▼

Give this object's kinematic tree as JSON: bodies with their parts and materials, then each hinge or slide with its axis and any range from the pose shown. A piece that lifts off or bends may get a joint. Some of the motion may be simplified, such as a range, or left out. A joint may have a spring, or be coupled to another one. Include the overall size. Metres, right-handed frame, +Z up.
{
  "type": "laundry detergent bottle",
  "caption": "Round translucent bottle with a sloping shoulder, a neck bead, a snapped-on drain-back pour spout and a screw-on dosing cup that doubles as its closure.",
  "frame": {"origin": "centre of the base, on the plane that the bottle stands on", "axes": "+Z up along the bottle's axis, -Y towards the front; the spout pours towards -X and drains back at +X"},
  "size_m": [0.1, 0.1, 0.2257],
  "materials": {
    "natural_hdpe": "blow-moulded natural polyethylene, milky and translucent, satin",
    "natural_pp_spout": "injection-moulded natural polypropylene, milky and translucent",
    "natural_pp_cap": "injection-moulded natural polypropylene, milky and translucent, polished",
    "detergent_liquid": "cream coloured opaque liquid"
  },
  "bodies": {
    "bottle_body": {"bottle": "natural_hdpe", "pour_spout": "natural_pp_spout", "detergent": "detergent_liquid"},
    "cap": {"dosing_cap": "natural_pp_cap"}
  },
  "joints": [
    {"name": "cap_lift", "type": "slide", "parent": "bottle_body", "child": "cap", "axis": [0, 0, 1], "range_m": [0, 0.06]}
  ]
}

▲
▼

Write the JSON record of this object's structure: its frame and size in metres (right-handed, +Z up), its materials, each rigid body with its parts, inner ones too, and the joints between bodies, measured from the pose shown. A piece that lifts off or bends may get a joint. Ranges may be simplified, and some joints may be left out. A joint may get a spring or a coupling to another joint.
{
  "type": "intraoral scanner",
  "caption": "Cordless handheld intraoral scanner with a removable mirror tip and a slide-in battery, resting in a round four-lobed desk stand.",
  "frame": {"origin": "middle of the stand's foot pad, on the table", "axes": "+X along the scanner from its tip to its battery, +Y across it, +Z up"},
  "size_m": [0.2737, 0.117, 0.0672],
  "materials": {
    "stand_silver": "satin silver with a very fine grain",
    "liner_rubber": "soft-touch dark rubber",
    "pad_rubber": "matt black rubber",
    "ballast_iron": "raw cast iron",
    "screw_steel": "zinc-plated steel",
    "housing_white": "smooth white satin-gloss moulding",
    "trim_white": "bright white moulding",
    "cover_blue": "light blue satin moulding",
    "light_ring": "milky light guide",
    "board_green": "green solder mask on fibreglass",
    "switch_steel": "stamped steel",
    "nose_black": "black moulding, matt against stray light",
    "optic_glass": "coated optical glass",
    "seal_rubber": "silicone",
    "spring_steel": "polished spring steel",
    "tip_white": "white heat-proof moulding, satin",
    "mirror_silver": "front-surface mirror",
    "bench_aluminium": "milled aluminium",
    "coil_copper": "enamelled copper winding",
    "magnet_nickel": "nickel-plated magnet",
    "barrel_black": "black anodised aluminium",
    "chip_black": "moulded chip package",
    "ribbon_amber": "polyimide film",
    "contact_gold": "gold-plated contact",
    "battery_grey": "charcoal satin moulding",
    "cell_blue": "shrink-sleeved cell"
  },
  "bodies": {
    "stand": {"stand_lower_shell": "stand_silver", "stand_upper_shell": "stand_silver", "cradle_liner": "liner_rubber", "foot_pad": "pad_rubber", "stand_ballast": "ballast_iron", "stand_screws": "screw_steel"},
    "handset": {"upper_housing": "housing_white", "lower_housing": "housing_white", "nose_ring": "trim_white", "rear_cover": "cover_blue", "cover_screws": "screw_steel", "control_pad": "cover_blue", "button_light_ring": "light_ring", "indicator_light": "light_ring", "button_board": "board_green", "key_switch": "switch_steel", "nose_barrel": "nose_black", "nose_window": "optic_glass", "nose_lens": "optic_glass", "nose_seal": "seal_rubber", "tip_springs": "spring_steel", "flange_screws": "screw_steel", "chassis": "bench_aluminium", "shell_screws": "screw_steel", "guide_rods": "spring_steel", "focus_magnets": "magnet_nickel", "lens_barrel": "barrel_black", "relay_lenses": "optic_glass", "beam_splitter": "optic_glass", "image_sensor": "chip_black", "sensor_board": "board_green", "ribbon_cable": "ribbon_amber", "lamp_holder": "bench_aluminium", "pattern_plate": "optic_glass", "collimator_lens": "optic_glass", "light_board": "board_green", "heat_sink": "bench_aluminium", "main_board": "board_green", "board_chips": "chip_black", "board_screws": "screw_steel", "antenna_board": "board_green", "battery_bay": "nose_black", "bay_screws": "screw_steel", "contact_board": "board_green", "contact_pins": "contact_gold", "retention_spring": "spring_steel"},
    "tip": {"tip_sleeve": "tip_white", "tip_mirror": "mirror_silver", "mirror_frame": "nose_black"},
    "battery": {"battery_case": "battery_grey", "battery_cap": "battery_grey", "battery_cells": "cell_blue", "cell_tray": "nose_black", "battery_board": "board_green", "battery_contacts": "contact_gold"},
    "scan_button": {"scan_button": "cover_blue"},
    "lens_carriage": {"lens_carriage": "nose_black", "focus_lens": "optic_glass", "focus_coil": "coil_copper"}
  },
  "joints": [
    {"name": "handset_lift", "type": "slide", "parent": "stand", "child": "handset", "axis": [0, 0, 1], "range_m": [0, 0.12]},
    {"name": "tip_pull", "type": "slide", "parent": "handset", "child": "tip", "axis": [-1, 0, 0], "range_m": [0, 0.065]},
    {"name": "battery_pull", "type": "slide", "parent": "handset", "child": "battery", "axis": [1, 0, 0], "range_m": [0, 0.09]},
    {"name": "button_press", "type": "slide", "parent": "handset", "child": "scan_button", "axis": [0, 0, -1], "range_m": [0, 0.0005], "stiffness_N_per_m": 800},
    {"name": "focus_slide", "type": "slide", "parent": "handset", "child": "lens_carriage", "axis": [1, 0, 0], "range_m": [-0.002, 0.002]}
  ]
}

▲
▼

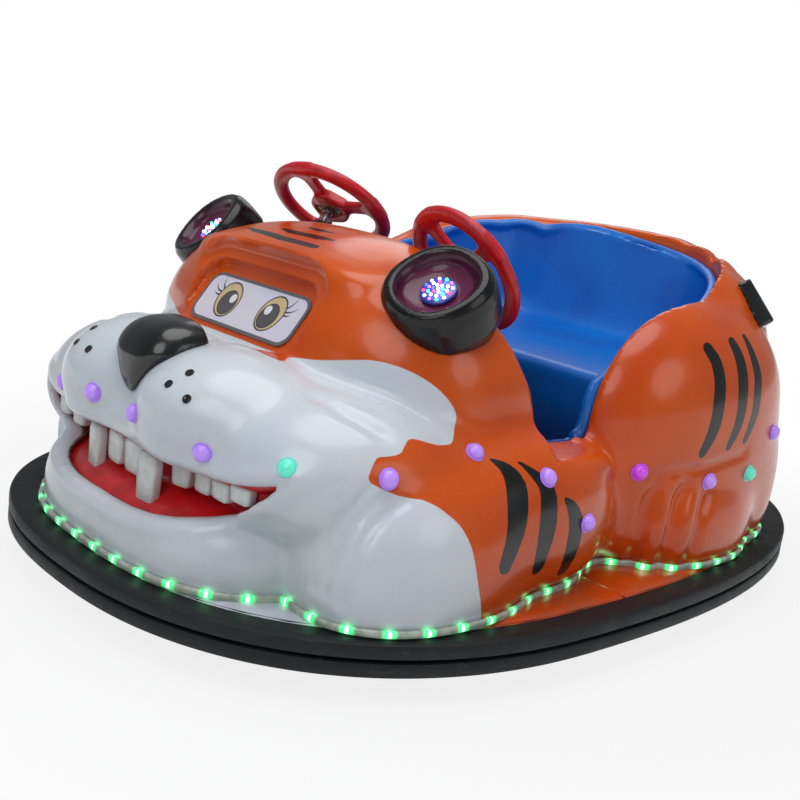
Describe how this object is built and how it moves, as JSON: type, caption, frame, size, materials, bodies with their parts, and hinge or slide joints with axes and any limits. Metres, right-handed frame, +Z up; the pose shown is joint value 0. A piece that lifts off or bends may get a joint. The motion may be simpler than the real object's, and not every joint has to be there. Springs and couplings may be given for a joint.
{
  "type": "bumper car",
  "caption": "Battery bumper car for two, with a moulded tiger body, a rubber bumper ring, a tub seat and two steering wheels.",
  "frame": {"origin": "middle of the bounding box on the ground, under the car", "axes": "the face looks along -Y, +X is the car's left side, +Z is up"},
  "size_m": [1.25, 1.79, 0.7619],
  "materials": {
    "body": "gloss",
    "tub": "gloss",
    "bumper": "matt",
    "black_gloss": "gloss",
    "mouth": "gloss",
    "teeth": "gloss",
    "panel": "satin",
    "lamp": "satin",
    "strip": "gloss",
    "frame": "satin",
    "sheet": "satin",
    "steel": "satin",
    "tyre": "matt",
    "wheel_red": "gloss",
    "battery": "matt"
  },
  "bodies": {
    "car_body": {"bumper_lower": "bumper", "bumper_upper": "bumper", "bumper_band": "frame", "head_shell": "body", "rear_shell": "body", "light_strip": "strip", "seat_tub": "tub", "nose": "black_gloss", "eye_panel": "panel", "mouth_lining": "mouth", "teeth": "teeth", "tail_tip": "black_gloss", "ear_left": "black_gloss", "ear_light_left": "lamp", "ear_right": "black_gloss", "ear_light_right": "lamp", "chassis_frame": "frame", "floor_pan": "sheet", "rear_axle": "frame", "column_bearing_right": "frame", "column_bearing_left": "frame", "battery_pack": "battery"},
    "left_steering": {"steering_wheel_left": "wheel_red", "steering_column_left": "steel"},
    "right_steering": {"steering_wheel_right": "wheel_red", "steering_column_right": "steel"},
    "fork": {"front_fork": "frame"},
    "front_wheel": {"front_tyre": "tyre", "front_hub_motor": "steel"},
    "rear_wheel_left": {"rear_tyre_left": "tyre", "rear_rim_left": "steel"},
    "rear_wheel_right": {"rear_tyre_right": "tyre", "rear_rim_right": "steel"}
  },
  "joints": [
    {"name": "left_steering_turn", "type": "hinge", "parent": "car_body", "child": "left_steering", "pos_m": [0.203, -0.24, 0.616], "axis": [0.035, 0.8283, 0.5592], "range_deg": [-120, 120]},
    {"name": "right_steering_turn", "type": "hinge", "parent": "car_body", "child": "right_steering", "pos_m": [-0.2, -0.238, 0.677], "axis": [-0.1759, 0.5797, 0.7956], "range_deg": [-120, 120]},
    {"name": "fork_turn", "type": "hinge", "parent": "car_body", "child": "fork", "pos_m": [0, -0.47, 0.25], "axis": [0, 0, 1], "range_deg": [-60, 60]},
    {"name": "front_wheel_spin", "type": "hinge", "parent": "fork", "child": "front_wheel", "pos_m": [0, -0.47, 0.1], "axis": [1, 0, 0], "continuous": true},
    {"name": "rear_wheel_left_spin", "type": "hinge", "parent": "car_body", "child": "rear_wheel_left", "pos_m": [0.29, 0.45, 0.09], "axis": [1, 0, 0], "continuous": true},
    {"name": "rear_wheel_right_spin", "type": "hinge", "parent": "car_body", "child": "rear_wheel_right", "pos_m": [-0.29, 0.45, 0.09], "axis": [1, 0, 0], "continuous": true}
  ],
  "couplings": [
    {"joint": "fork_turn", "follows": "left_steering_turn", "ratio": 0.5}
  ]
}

▲

- _What is being asked_: Pick out the lines that have the word "parts". Copy them all.

- _Full answer_:
Give this object's kinematic tree as JSON: bodies with their parts and materials, then each hinge or slide with its axis and any range from the pose shown. A piece that lifts off or bends may get a joint. Some of the motion may be simplified, such as a range, or left out. A joint may have a spring, or be coupled to another one. Include the overall size. Metres, right-handed frame, +Z up.
Write the JSON record of this object's structure: its frame and size in metres (right-handed, +Z up), its materials, each rigid body with its parts, inner ones too, and the joints between bodies, measured from the pose shown. A piece that lifts off or bends may get a joint. Ranges may be simplified, and some joints may be left out. A joint may get a spring or a coupling to another joint.
Describe how this object is built and how it moves, as JSON: type, caption, frame, size, materials, bodies with their parts, and hinge or slide joints with axes and any limits. Metres, right-handed frame, +Z up; the pose shown is joint value 0. A piece that lifts off or bends may get a joint. The motion may be simpler than the real object's, and not every joint has to be there. Springs and couplings may be given for a joint.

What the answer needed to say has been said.